Print exactly those lines that run from the beginning of the data to the line bearing "bpy.context.scene.collection.objects.link(piece)", inclusive.

───── PROVIDED DATA

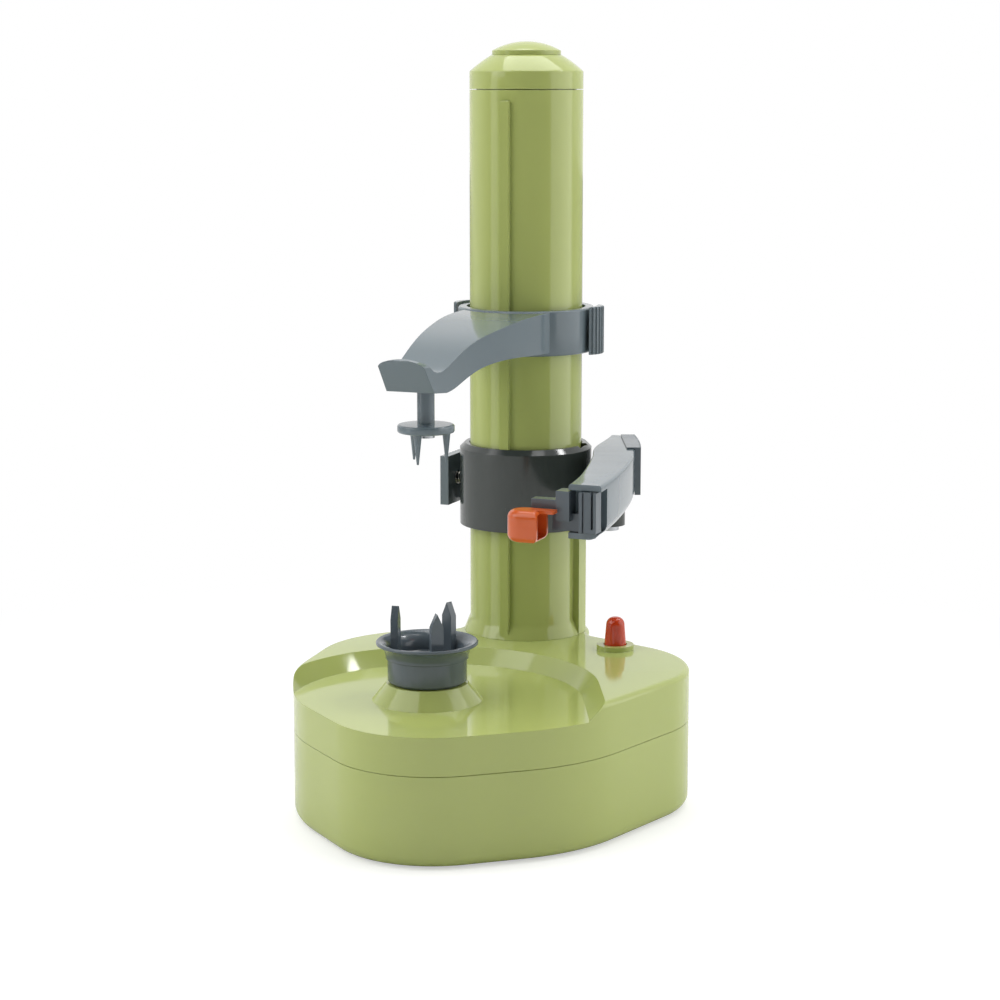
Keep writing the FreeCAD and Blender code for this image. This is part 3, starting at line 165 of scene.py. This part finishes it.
def skin(node, material):
    """The solid's own surface as one closed mesh: the loose triangles are joined where their corners meet,
    edges sharper than crease degrees stay crisp and the rest is shaded round."""
    join_m, crease = 2e-6, 32.0
    source = frame["nodes"][node]
    mesh = source.data.copy()
    shell = bmesh.new()
    shell.from_mesh(mesh)
    bmesh.ops.remove_doubles(shell, verts=shell.verts, dist=join_m)
    shell.to_mesh(mesh)
    shell.free()
    if "custom_normal" in mesh.attributes:
        mesh.attributes.remove(mesh.attributes["custom_normal"])
    mesh.shade_smooth()
    mesh.set_sharp_from_angle(angle=math.radians(crease))
    mesh.materials.clear()
    mesh.materials.append(material)
    piece = bpy.data.objects.new(node + "_skin", mesh)
    bpy.context.scene.collection.objects.link(piece)
    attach(piece, source["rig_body"])
    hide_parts(node)
    return piece


green_abs = moulded("polished_green_abs", "#b1bc6f", gloss=0.09)
skin("base_lower_shell", green_abs)


# Upper shell
# The same green ABS in the same polish. It carries the tray, the raised plateau and the button's collar,
# and meets the lower shell in a fine seam.
skin("base_upper_shell", green_abs)


# Feet, door and shell screws
# Four pads of black nitrile rubber keep the base from sliding. The battery door is green ABS, and the
# screws are zinc-plated steel with a cross recess.
rubber = moulded("nitrile_rubber", "#1b1b1b", gloss=0.55, grain_mm=0.8, grain=0.3, ripple=0.0)
skin("rubber_feet", rubber)
skin("battery_door", green_abs)


def metal(name, hex_colour, rough, brushed=(60.0, 60.0, 900.0)):
    """Bare or plated metal. Fine lines, stretched along the tool's way, roughen it and bend its gloss."""
    edge_mm, line_mm, depth = 0.1, 0.03, 0.15
    material, tree, place = finish(name)
    stretch = add(tree, "Mapping", {"Scale": brushed}, {"Vector": place})
    lines = add(tree, "TexNoise", {"Scale": 6.0, "Detail": 4.0}, {"Vector": stretch.outputs["Vector"]})
    gloss = add(tree, "MapRange",
                {"From Min": 0.3, "From Max": 0.7, "To Min": rough * 0.75, "To Max": rough * 1.3},
                {"Value": lines.outputs["Fac"]})
    soft = add(tree, "Bevel", {"Radius": edge_mm / 1000}, samples=4)
    normal = add(tree, "Bump", {"Strength": depth, "Distance": line_mm / 1000},
                 {"Height": lines.outputs["Fac"], "Normal": soft.outputs["Normal"]})
    shader = add(tree, "BsdfPrincipled", {"Base Color": linear(hex_colour), "Metallic": 1.0},
                 {"Roughness": gloss.outputs["Result"], "Normal": normal.outputs["Normal"]})
    add(tree, "OutputMaterial", links={"Surface": shader.outputs["BSDF"]})
    return material


zinc = metal("zinc_plated_steel", "#b9bcbf", 0.32)
skin("base_screws", zinc)


# Cells, contacts, inlet and switch
# Four cells in a dark, plain sleeve lie between nickel-plated spring contacts. The inlet at the back and
# the start switch are black nylon with a fine grain.
sleeve = moulded("cell_sleeve", "#3a4046", gloss=0.25)
skin("battery_cells", sleeve)
nickel = metal("nickel_spring_steel", "#c2c0b8", 0.22)
skin("battery_contacts", nickel)
nylon = moulded("black_nylon", "#17181a", gloss=0.38, grain_mm=0.6, grain=0.2)
skin("dc_inlet", nylon)
skin("start_switch", nylon)


# Gearbox
# Two plates of black nylon hold steel axles. The gears are acetal, white with a waxy gloss, and the motor
# can is plated steel with a brass pinion.
acetal = moulded("acetal", "#e4e2d8", gloss=0.35, ripple=0.02)
skin("gear_plate_upper", nylon)
skin("gear_plate_lower", nylon)
for piece in ("plate_screws", "gear_axles", "motor_bracket", "spindle_shaft", "column_screws"):
    skin(piece, zinc)
can = metal("nickel_plated_can", "#bdbbb5", 0.2)
skin("motor_body", can)
brass = metal("machined_brass", "#c9a35a", 0.25, (40.0, 40.0, 1200.0))
skin("motor_pinion", brass)
skin("spindle_bush", brass)
for piece in ("first_compound_gear", "second_compound_gear", "spindle_gear", "idler_gear_front",
              "idler_gear_rear", "screw_gear", "lead_screw", "screw_foot_bush", "screw_top_bush", "half_nut"):
    skin(piece, acetal)


# Start button
# A tapered peg of red ABS with a rounded tip, so glossy that it shows the lamp as a small bright line.
# Its spring stands on the switch and has a mesh of its own.
red_abs = moulded("polished_red_abs", "#c8401c", gloss=0.09)
skin("start_button", red_abs)
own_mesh(skin("button_spring", nickel))


# Food hub
# Charcoal ABS, turned in use by the motor: a drum with a flared rim, a dished top and three upright prongs.
# Its gloss is a little dulled by washing.
charcoal = moulded("charcoal_abs", "#59636a", gloss=0.16)
skin("food_hub", charcoal)


# Column, cap and plug
# A tube of green ABS with a rib down its front. The cap sits on it with a fine seam, and a low plug of the
# same green fills the cap's top.
skin("column_tube", green_abs)
skin("column_cap", green_abs)
skin("cap_plug", green_abs)


# Upper arm
# Slate-grey ABS, polished, with a curved beam whose end rises in an arched lip. The ribbed pads at its
# sides are pressed to free the ring, and each has a spring, with a mesh of its own, against the ring's wall.
slate = moulded("polished_slate_abs", "#69767c", gloss=0.1)
skin("upper_arm", slate)
skin("upper_pad_right", slate)
skin("upper_pad_left", slate)
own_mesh(skin("pad_spring_right", nickel))
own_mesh(skin("pad_spring_left", nickel))
skin("top_holder", slate)
skin("holder_screw", zinc)


# Carriage
# A charcoal ABS ring that slides on the column, with lugs for the peeling arm and for the nut's lever. The
# lever is the arm's slate ABS, and its spring pushes off the ring's side.
ring_abs = moulded("charcoal_ring_abs", "#3c413f", gloss=0.14)
skin("carriage_ring", ring_abs)
skin("nut_lever", slate)
skin("lever_pin", zinc)
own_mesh(skin("lever_spring", nickel))


# Peeling arm
# The same slate ABS, polished, curved round the column to the blade's hinge. The ribbed grip on its tail
# is moulded over it in a duller, darker grey.
skin("peeling_arm", slate)
tail_abs = moulded("tail_grip_abs", "#5d6870", gloss=0.2)
skin("tail_grip", tail_abs)
skin("arm_pivot_pin", zinc)
skin("arm_spring", nickel)
skin("head_pin", zinc)


# Blade head
# The bracket is charcoal ABS, and the guard over the blade is orange ABS with a rounded nose. The blade is
# a ground strip of stainless steel.
skin("blade_bracket", charcoal)
orange_abs = moulded("orange_abs", "#d2602b", gloss=0.14)
skin("blade_holder", orange_abs)
stainless = metal("ground_stainless_steel", "#c9ccd0", 0.2, (900.0, 60.0, 60.0))
skin("steel_blade", stainless)


# Floor, backdrop and lamps
# A white sweep, and soft boxes round it: a wide one high on the left with a tall narrow one under it, a wide
# one on the right, one overhead, and a small bright one behind on the right that gives the sharp glints.
def white_sweep():
    """Floor that keeps the object's soft shadow near it and fades to plain white further off."""
    fade_from, fade_to = 0.1, 0.42              # metres from the middle
    material, tree, place = finish("white_sweep")
    seen = add(tree, "LightPath")
    matt = add(tree, "BsdfDiffuse", {"Color": (0.62, 0.62, 0.62, 1)})
    plain = add(tree, "BsdfDiffuse", {"Color": (0.8, 0.8, 0.8, 1)})
    glow = add(tree, "Emission", {"Color": (1, 1, 1, 1), "Strength": 0.5})
    white = add(tree, "Emission", {"Color": (1, 1, 1, 1), "Strength": 1.0})
    both = add(tree, "AddShader", links={0: matt.outputs["BSDF"], 1: glow.outputs["Emission"]})
    far = add(tree, "VectorMath", links={0: place}, operation="LENGTH")
    fade = add(tree, "MapRange", {"From Min": fade_from, "From Max": fade_to},
               {"Value": far.outputs["Value"]}, interpolation_type="SMOOTHSTEP")
    sweep = add(tree, "MixShader", links={0: fade.outputs["Result"], 1: both.outputs["Shader"],
                                          2: white.outputs["Emission"]})
    mixed = add(tree, "MixShader", links={0: seen.outputs["Is Camera Ray"], 1: plain.outputs["BSDF"],
                                          2: sweep.outputs["Shader"]})
    add(tree, "OutputMaterial", links={"Surface": mixed.outputs["Shader"]})
    return material


half = 6.0
floor_mesh = bpy.data.meshes.new("floor")
corners = [(-half, -half, 0), (half, -half, 0), (half, half, 0), (-half, half, 0)]
floor_mesh.from_pydata(corners, [], [(0, 1, 2, 3)])
floor_mesh.materials.append(white_sweep())
floor = bpy.data.objects.new("floor", floor_mesh)
bpy.context.scene.collection.objects.link(floor)


def soft_lamp(name, place, aim, width, height, power):
    """Rectangular soft box of width by height metres at place, turned to face aim."""
    data = bpy.data.lights.new(name, "AREA")
    data.shape = "RECTANGLE"
    data.size, data.size_y, data.energy = width, height, power
    lamp = bpy.data.objects.new(name, data)
    lamp.location = place
    away = np.array(place) - np.array(aim)
    flat = math.hypot(away[0], away[1])
    lamp.rotation_euler = (math.atan2(flat, away[2]), 0, math.atan2(away[0], -away[1]))
    bpy.context.scene.collection.objects.link(lamp)


soft_lamp("left_key", (-0.66, -0.6, 0.85), (0, 0, 0.12), 1.1, 1.1, 7.0)
soft_lamp("left_strip", (-0.83, -0.72, 0.5), (0, 0, 0.5), 0.31, 1.0, 1.2)
soft_lamp("rear_spot", (0.54, 0.46, 1.1), (0, 0, 0.12), 0.17, 0.12, 1.3)
soft_lamp("right_bank", (1.05, 0.2, 0.55), (0, 0, 0.14), 1.2, 1.2, 6.0)
soft_lamp("overhead", (-0.05, 0.25, 1.2), (0, 0, 0.1), 0.8, 0.8, 5.2)

# The room is white behind the object and at its sides, and dark round the camera
dark_side = (0.27, -0.963, 0.0)
white_level, dark_level = 0.95, 0.02
world = bpy.data.worlds.new("studio")
world.use_nodes = True
bpy.context.scene.world = world
sky = world.node_tree
sky.nodes.clear()
way = add(sky, "TexCoord").outputs["Generated"]
front = add(sky, "VectorMath", {1: dark_side}, {0: way}, operation="DOT_PRODUCT")
wall = add(sky, "MapRange",
           {"From Min": -0.45, "From Max": 0.6, "To Min": white_level, "To Max": dark_level},
           {"Value": front.outputs["Value"]}, interpolation_type="SMOOTHSTEP")
seen = add(sky, "LightPath")
level = add(sky, "Mix", {3: 1.0}, {0: seen.outputs["Is Camera Ray"], 2: wall.outputs["Result"]})
paint = add(sky, "Background", {"Color": (1, 1, 1, 1)}, {"Strength": level.outputs[0]})
add(sky, "OutputWorld", links={"Surface": paint.outputs["Background"]})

──────────

> **ANSWER FOR THIS EXERCISE**:
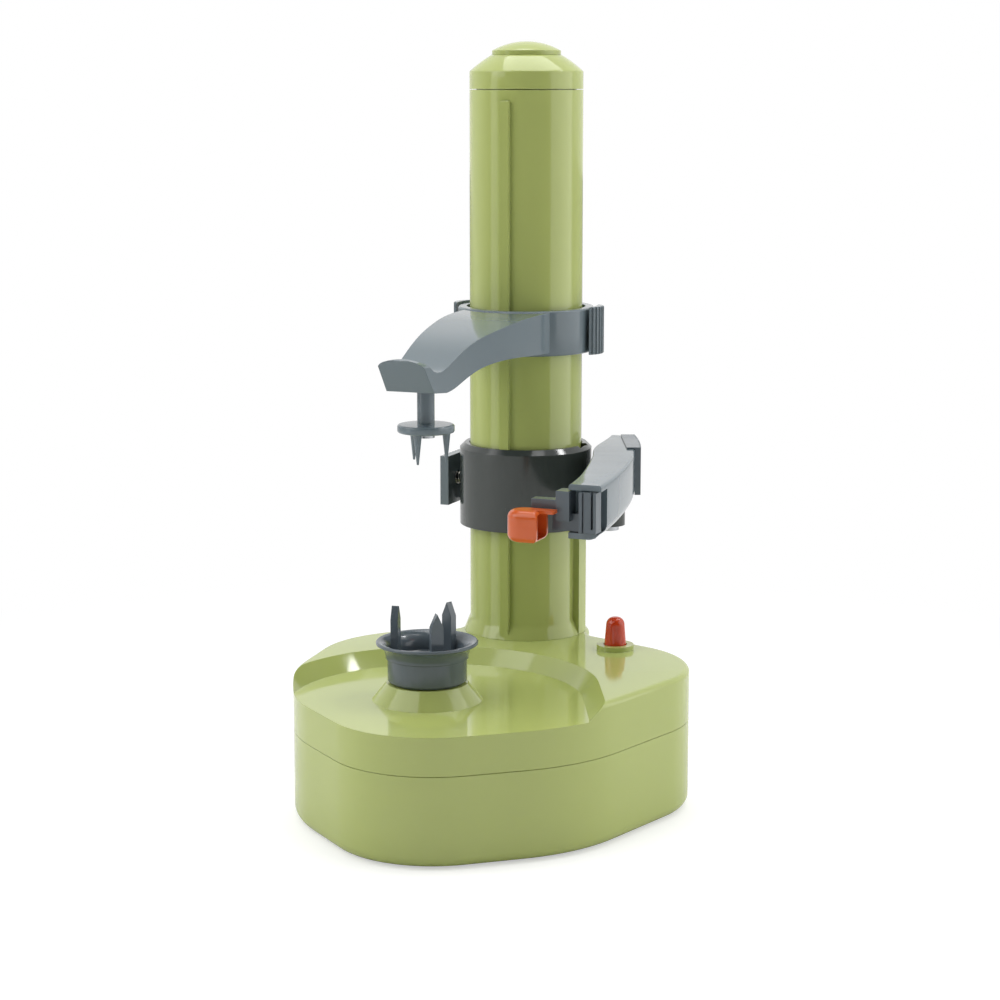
Keep writing the FreeCAD and Blender code for this image. This is part 3, starting at line 165 of scene.py. This part finishes it.
def skin(node, material):
    """The solid's own surface as one closed mesh: the loose triangles are joined where their corners meet,
    edges sharper than crease degrees stay crisp and the rest is shaded round."""
    join_m, crease = 2e-6, 32.0
    source = frame["nodes"][node]
    mesh = source.data.copy()
    shell = bmesh.new()
    shell.from_mesh(mesh)
    bmesh.ops.remove_doubles(shell, verts=shell.verts, dist=join_m)
    shell.to_mesh(mesh)
    shell.free()
    if "custom_normal" in mesh.attributes:
        mesh.attributes.remove(mesh.attributes["custom_normal"])
    mesh.shade_smooth()
    mesh.set_sharp_from_angle(angle=math.radians(crease))
    mesh.materials.clear()
    mesh.materials.append(material)
    piece = bpy.data.objects.new(node + "_skin", mesh)
    bpy.context.scene.collection.objects.link(piece)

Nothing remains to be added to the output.